A patroa era uma executiva da indústria de cosméticos, presa em flagrante e liberada após pagar R$ 2.100 de fiança. A vítima foi acolhida por vizinhos. Segundo a Secretaria de Segurança Pública, a investigação do caso continua. Estima-se ainda que essa possa virar uma das ações civis públicas de maior indenização por danos morais concedida a uma única pessoa.
O trabalho escravo doméstico é a terceira maior causa de resgate urbano de trabalhadores, depois de vítimas das indústrias têxtil e de construção civil. Dentro das casas, é ainda mais difícil acompanhar o cumprimento da carga horária, e muitas trabalhadoras nem sequer são registradas.
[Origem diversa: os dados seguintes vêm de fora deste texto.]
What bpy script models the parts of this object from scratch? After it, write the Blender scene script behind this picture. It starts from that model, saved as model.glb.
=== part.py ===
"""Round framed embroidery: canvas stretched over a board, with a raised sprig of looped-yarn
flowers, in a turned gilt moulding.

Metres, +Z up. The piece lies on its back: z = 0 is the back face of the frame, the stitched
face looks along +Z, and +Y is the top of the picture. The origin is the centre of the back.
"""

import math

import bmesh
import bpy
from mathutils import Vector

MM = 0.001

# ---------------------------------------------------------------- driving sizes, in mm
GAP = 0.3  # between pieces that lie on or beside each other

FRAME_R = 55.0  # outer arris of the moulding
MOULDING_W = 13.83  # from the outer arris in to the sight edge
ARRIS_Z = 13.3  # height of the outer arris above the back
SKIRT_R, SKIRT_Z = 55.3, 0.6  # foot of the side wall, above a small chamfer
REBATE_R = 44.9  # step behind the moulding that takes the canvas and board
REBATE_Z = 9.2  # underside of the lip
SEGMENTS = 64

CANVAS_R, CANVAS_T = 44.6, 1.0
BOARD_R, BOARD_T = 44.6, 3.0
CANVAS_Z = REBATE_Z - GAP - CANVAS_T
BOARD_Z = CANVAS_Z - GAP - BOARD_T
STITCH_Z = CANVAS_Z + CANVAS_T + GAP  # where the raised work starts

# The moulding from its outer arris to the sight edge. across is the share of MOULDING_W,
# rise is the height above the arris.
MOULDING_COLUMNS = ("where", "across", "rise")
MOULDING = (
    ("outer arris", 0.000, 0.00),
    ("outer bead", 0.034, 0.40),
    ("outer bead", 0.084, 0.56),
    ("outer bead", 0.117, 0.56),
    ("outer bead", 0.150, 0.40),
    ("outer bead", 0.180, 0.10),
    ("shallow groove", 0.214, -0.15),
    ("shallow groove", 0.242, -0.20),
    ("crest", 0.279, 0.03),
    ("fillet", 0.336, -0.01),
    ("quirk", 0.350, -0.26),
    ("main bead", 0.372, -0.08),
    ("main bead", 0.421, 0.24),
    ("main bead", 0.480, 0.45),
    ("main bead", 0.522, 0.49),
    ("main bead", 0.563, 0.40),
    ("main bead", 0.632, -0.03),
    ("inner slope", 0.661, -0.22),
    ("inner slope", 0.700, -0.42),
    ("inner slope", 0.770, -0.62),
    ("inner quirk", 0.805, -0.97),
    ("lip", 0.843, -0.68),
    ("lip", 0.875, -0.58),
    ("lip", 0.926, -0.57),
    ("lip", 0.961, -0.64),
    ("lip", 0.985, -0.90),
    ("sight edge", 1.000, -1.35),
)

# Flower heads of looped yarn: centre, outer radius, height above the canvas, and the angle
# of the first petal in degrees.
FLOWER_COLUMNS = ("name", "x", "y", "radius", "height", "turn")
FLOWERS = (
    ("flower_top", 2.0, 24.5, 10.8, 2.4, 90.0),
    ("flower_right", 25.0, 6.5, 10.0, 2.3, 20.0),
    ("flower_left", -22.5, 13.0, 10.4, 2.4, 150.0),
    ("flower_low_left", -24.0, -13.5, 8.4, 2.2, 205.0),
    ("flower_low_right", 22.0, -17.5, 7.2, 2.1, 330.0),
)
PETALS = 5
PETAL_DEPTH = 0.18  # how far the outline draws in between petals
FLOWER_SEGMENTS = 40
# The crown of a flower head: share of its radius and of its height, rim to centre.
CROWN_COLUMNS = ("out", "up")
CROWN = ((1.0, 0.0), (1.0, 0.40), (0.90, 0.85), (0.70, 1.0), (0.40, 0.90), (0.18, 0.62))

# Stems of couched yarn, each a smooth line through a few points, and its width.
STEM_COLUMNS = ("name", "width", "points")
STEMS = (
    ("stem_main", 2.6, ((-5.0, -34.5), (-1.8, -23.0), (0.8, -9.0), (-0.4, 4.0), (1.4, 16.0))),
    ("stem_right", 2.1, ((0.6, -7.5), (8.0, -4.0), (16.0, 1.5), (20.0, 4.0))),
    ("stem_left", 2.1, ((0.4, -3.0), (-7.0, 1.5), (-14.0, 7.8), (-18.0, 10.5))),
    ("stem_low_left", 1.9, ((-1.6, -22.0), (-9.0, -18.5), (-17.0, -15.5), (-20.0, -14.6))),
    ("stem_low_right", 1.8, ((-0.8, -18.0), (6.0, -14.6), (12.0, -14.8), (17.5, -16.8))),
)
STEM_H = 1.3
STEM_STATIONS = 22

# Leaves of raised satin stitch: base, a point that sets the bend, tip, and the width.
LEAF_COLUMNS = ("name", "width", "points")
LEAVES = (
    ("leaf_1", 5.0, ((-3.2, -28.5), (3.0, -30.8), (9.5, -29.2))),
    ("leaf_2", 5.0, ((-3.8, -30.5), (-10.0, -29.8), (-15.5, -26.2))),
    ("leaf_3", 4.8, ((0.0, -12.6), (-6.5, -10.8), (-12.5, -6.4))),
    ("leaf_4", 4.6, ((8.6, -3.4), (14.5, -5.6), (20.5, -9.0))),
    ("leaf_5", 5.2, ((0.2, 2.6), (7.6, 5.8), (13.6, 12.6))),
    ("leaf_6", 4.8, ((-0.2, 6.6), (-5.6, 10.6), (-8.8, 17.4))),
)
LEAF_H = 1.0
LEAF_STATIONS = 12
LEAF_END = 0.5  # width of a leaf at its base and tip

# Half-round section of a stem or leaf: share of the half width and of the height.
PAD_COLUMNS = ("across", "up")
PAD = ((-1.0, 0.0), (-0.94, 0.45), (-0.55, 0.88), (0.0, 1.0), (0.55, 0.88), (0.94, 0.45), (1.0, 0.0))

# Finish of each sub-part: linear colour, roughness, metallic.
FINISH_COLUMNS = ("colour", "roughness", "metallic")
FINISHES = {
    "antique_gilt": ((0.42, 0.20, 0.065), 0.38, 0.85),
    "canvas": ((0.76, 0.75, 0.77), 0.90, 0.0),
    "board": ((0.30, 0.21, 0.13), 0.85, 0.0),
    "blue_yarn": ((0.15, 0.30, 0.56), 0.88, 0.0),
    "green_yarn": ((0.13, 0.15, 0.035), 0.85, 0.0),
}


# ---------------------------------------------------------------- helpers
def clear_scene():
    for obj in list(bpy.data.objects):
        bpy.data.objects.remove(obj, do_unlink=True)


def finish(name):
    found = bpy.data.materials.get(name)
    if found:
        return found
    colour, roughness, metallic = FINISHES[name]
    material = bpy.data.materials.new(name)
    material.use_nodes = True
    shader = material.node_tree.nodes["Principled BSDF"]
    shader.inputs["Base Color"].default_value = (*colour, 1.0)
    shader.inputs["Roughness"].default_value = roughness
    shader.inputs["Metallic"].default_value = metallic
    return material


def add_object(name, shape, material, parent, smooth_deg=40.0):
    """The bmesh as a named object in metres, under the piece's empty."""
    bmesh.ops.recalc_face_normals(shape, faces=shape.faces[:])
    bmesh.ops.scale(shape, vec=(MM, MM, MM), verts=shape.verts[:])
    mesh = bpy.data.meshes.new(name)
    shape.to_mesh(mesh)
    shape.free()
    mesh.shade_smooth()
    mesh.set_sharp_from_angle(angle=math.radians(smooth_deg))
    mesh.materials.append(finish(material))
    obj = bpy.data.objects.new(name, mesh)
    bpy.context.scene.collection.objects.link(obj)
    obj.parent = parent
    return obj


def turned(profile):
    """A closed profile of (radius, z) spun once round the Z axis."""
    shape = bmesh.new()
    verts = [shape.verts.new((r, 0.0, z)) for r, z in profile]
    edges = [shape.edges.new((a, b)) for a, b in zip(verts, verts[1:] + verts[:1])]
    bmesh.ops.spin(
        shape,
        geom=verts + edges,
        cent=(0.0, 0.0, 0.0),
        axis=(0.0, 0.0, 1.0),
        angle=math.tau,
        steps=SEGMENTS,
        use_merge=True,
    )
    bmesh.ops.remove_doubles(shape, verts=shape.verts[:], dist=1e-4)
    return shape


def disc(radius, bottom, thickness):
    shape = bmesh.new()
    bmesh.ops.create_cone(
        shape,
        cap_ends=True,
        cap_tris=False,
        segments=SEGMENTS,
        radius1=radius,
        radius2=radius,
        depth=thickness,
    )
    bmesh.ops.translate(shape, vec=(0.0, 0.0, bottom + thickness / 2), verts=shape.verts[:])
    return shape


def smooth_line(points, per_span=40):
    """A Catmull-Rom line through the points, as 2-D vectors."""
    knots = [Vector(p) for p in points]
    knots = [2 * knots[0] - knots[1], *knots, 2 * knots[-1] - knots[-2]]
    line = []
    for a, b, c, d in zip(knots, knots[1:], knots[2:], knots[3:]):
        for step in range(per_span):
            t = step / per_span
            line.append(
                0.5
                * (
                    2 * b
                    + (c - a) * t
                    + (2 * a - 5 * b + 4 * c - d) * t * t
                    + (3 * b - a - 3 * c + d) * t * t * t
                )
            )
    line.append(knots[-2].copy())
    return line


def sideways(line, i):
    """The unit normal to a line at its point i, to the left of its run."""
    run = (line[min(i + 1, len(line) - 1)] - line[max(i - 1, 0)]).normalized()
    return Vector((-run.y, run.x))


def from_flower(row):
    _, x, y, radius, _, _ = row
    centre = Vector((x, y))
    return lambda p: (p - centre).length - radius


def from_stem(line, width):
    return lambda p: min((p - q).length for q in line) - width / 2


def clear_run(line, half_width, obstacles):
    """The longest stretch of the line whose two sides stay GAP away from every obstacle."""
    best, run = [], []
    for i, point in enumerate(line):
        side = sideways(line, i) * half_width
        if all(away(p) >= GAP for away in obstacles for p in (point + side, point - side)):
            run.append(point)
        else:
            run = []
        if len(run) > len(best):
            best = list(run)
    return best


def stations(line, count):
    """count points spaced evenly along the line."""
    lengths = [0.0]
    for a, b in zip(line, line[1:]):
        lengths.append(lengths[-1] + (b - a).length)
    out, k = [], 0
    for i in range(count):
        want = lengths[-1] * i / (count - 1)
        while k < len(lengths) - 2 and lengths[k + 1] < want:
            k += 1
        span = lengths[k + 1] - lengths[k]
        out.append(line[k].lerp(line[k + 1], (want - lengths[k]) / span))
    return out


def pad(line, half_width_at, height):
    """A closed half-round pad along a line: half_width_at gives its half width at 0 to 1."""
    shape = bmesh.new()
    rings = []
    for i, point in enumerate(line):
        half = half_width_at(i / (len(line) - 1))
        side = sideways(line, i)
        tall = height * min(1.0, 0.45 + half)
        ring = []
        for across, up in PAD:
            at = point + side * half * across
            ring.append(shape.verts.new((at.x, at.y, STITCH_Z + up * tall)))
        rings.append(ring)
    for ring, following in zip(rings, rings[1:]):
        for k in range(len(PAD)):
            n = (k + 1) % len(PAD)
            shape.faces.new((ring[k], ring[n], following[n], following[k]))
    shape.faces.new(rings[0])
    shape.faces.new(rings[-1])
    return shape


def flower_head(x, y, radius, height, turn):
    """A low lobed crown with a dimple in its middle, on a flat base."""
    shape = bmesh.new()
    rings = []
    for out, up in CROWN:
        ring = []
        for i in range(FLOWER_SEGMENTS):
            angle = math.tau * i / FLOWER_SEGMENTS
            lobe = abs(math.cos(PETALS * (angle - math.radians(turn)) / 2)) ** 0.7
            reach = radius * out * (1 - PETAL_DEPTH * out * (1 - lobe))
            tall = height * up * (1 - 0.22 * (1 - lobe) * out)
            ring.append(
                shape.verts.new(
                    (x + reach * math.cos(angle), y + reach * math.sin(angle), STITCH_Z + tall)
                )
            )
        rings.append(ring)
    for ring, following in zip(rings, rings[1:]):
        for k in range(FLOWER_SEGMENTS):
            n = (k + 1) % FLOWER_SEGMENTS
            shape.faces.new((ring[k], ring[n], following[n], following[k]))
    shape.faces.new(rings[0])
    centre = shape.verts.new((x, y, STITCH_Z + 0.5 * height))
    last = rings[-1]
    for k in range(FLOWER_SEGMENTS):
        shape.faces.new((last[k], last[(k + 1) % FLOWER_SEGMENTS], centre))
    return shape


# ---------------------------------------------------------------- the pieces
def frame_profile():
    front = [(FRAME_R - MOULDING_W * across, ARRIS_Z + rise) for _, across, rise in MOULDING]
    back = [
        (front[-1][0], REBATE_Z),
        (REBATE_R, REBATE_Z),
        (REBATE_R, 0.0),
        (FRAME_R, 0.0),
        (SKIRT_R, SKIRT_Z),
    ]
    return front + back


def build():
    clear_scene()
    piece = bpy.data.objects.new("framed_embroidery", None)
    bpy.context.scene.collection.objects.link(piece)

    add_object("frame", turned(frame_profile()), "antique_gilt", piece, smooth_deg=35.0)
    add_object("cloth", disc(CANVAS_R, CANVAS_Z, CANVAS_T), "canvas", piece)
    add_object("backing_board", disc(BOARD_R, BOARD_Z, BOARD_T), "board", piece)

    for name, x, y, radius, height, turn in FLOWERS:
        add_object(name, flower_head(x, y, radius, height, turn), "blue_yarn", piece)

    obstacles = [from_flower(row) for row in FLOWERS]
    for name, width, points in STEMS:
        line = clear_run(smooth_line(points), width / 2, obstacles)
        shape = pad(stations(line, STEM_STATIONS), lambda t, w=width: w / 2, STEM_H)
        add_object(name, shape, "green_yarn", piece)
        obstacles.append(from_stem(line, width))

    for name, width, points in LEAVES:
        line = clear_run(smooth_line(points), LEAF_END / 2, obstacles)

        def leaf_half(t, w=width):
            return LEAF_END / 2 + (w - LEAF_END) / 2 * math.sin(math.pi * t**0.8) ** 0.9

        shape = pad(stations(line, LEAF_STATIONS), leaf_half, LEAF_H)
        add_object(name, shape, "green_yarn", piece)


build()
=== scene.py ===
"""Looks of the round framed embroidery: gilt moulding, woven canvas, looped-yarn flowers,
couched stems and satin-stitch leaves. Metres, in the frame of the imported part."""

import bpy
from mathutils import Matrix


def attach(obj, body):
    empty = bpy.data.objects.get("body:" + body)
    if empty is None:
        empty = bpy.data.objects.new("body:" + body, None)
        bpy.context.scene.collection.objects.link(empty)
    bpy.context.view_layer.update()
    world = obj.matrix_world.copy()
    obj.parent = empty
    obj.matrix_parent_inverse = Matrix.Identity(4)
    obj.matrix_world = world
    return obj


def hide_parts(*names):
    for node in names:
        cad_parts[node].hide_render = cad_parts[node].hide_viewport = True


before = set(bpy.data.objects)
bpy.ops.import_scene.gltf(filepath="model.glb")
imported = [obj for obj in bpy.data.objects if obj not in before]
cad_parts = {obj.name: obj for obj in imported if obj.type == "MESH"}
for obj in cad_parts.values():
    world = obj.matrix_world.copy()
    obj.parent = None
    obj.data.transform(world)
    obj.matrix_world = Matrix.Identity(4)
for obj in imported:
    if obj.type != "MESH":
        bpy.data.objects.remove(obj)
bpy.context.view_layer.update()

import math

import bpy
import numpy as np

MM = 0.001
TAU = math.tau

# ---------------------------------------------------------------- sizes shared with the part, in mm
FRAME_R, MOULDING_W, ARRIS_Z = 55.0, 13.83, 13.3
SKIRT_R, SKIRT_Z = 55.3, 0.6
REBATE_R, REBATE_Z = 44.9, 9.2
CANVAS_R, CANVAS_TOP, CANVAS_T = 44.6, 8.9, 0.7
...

Temos notícias de empregadores que convidaram trabalhadoras domésticas a morar em suas casas para ficarem em isolamento. Isso não configura, por si só, situação análoga à escravidão. Mas, sim, quando a trabalhadora tem jornadas excessivas, nenhum dia de repouso ou intervalos e vive em situação degradante. O trabalho doméstico é como qualquer outro e tem seus direitos. E deve incluir, agora, medidas para prevenção de contágio diz a procuradora Adriane Reis, do Ministério Público do Trabalho (MPT) em São Paulo.
Para ela, o trabalho doméstico guarda resquícios da escravidão no Brasil que não foram bem resolvidos:
Abusos arraigados não se justificam na pandemia. Nossa herança escravocrata surge quando se faz distinção entre a empregada doméstica e a funcionária de empresa. Ambas prestam serviço, recebem remuneração por ele e devem ter seus direitos respeitados.
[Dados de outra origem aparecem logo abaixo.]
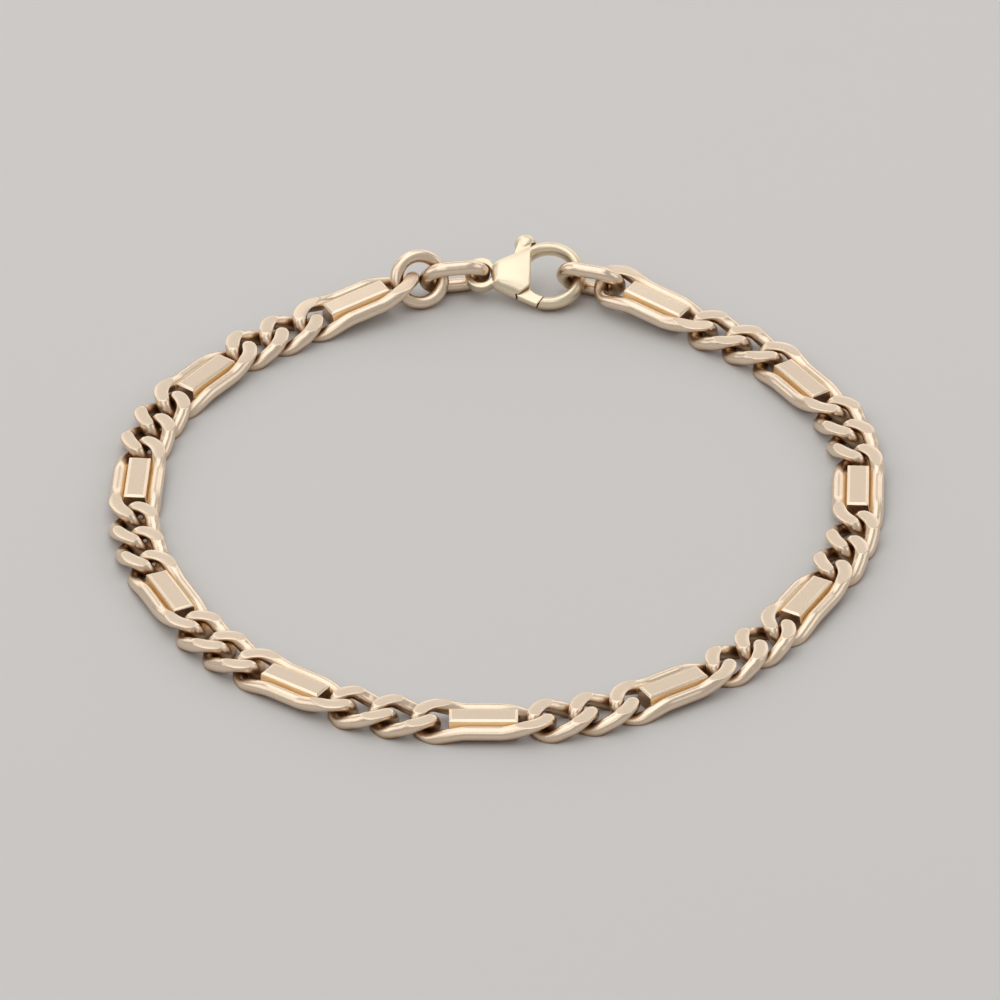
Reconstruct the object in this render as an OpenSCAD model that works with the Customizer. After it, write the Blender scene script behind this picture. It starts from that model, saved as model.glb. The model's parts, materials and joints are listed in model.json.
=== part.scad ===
/* [Wire and links] */
// Diameter of the round wire that the curb links are bent from
wire_d = 1.25; // [1.1:0.05:1.35]
// Width of the chain over the outsides of its two rails
chain_w = 4.5; // [4.3:0.1:5.2]
// Thickness of the chain between the flats cut on its top and its underside
flat_h = 1.75; // [1.6:0.05:2.1]
// Outside length of a short curb link
short_l = 6.25; // [6:0.05:7]
// Outside length of a long link, which holds a bar
long_l = 12.3; // [11.5:0.1:14]
// Clearance between two wires that hook through each other
link_gap = 0.1; // [0.08:0.01:0.2]
// Clearance where the pieces that stand up beside the clasp hook through each other
stand_gap = 0.25; // [0.2:0.01:0.3]

/* [Twist] */
// Turn of a link's end wire about the chain, in degrees
end_twist = 52; // [48:1:56]
// How late the twist comes along the rails, 1 is an even twist
twist_bias = 1.2; // [1:0.1:1.4]
// Length of a long link's rails that stays untwisted beside the bar
straight_l = 4; // [3:0.1:5]

/* [Bars] */
// Open space left between the end of a bar and the next link's wire
bar_gap = 0.75; // [0.4:0.05:1.2]
// Depth of the bar's top under the cut flats
bar_drop = 0.08; // [0:0.02:0.2]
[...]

O que pode e o que não pode
A Covid-19 impôs novas realidades com o isolamento social, mas os direitos trabalhistas dos empregados domésticos continuam válidos na pandemia.
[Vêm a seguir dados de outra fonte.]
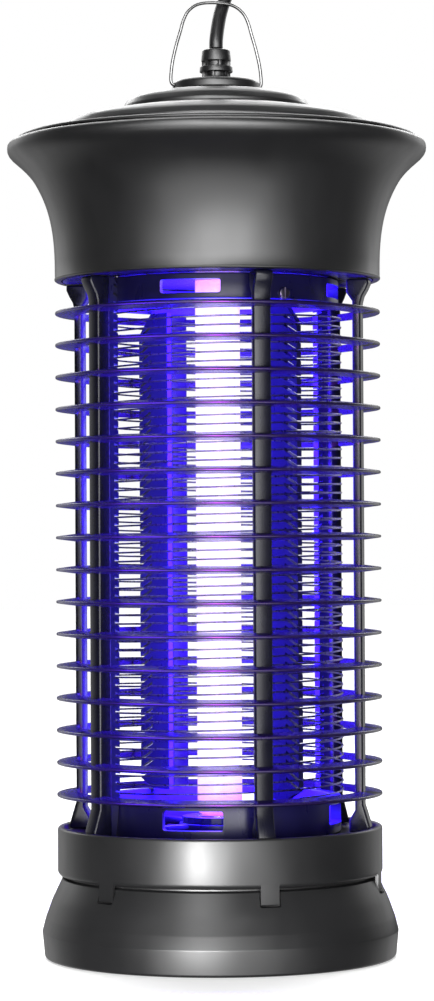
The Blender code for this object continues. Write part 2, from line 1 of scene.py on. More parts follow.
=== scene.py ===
"""Looks of the electric bug zapper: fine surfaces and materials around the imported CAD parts.

Metres, +Z up, in the CAD model's own frame: the front post is at -Y and the bail swings about X.
"""
from math import cos, pi, radians, sin, tan

import bmesh
import bpy
from mathutils import Matrix, Vector


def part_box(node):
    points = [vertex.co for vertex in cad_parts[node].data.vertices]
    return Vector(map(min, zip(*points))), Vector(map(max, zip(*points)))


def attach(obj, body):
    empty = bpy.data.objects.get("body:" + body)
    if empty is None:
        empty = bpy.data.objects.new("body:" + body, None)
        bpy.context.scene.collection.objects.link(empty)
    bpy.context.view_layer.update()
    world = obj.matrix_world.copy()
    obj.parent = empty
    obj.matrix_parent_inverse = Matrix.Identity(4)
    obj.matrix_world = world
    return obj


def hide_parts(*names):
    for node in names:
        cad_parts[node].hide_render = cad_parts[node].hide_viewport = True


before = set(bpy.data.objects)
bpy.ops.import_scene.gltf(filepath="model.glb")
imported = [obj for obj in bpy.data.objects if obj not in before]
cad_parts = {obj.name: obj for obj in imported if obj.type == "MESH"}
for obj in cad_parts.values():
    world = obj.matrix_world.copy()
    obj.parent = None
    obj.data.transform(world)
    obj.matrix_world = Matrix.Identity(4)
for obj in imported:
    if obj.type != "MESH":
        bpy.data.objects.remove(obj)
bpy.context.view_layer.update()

# Camera
VIEW_TURN = radians(-17)        # the camera's place round the object, from -Y
VIEW_DISTANCE = 1.143
VIEW_HEIGHT = 0.146
VIEW_RISE = radians(0.797)
VIEW_SIDE = -0.0005             # how far the camera's aim passes beside the lamp's axis
VIEW_ROLL = radians(-0.30)
FOCAL_MM = 115.1
FILM_MM = 36.0

# Guard
POST_PLACES = (0, 60, 107, 180, 240, 287)    # degrees from the front, towards +X
POST_WIDTH = 0.0064
TAB_COUNT = 6
TAB_STEP = 360 / TAB_COUNT
TAB_WIDTH = 0.0066
FIN_COUNT = 16
FIN_INNER = 0.0508
FIN_TIP = 0.0009
FIN_ROOT = 0.0028

# Grid
WIRE_HELIX = 0.0440
WIRE_RADIUS = 0.00034
WIRE_PITCH = 0.0062
WIRE_TURNS = 27.5
WIRE_START = 0.0582
INNER_COMB_PLACES = (202, 22)
OUTER_COMB_PLACES = (107, 287)
SPOKE_ANGLE = radians(15)
SPOKES = 4

TERMINALS = (    # degrees from the front, and height
    (287, 0.2352), (287, 0.0530), (107, 0.2352), (107, 0.0530), (202, 0.2330), (22, 0.2330),
)

# Bail
BAIL_PIVOT = 0.3099
BAIL_TOP = 0.3401
BAIL_RADIUS = 0.0006

# Light. A place is to the camera's right, away from it, and up.
STUDIO_LIGHTS = (    # name, group lit, place, height of its aim, (width, length), watts
    ("strip", "base", (-0.225, -0.967, -0.03), 0.03, (0.38, 0.42), 25.0),
    ("front_core", "crown", (0.0, -0.95, 0.40), 0.26, (0.60, 0.50), 3.6),
    ("front_mid", "crown", (0.0, -0.97, 0.40), 0.26, (1.30, 0.50), 6.4),
    ("front_wide", "crown", (0.0, -0.99, 0.40), 0.26, (2.40, 0.50), 7.0),
    ("foot_mid", "crown", (0.0, -1.01, 0.40), 0.26, (0.90, 0.26), 2.6),
    ("foot_wide", "crown", (0.0, -1.03, 0.40), 0.26, (2.20, 0.26), 4.0),
    ("fill", None, (0.10, -0.95, 0.15), 0.14, (0.70, 0.30), 3.0),
    ("low", None, (0.0, -0.85, -0.14), 0.27, (1.40, 0.60), 8.0),
    ("above", None, (-0.20, -0.75, 0.72), 0.02, (0.36, 0.40), 4.0),
    ("back_left", None, (-0.75, 0.85, 0.55), 0.15, (0.45, 0.50), 0.6),
    ("back_right", None, (0.75, 0.85, 0.55), 0.15, (0.45, 0.50), 0.6),
    ("top", None, (0.0, 0.30, 1.15), 0.30, (1.2, 0.6), 9.0),
    ("high_back", None, (0.0, 1.00, 0.82), 0.30, (1.4, 0.34), 9.0),
)
FLOOR_SUN = 3.6
FLOOR_SUN_WIDTH = radians(50)
FLOOR_SUN_TILT = radians(-38)
LAMP_GLOWS = 5
LAMP_GLOW_WATTS = 4.0
LAMP_GLOW_RADIUS = 0.009
LAMP_VIOLET = (0.13, 0.035, 1.0)
LOUVRE_GLOW = (    # name, side, ahead, width, watts, colour
    ("glow_front", 0.0, -0.34, 0.085, 3.8, (0.58, 0.05, 1.0)),
    ("glow_left", -0.27, -0.22, 0.200, 5.0, (0.12, 0.03, 1.0)),
)
LOUVRE_GLOW_HEIGHT = 0.142
LOUVRE_GLOW_LENGTH = 0.24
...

A jornada não deve ultrapassar oito horas diárias, em um total de 44 horas semanais. Horas extras devem ter valor acrescido de 50%. Há descanso semanal, com horário de almoço. E ao menos 11 horas de intervalo entre o fim de uma jornada e o início da próxima.
Dormir na residência
Não há impedimento legal. Mas as cláusulas sobre carga horária, remuneração e descanso são as mesmas.
Quarentena
Não se pode impedir que a funcionária saia da casa do empregador ou deixe o local de trabalho, mesmo que isso tenha sido negociado. A proibição pode configurar crime de cerceamento do direito à locomoção, cárcere privado e situação de trabalho análogo à escravidão. O empregador também pode ser acionado por danos morais.
Saúde
A Constituição diz que o empregador deve garantir a saúde e a segurança do funcionário dentro do ambiente de trabalho. A lei 13.979, de 6 de fevereiro deste ano, trata do uso de máscaras e itens de proteção. Embora não determine expressamente, cabe interpretação de que o empregador deva fornecer esses equipamentos. E o empregado que faltar ao trabalho por conta de isolamento ou quarentena não sofre os descontos nesses dias.
Como denunciar
Pode-se recorrer à Justiça do Trabalho e entrar com uma ação contra os empregadores. O disque 100 e o aplicativo MPT Pardal, do Ministério do Trabalho, recebem denúncias sobre trabalho escravo e violações dos direitos humanos.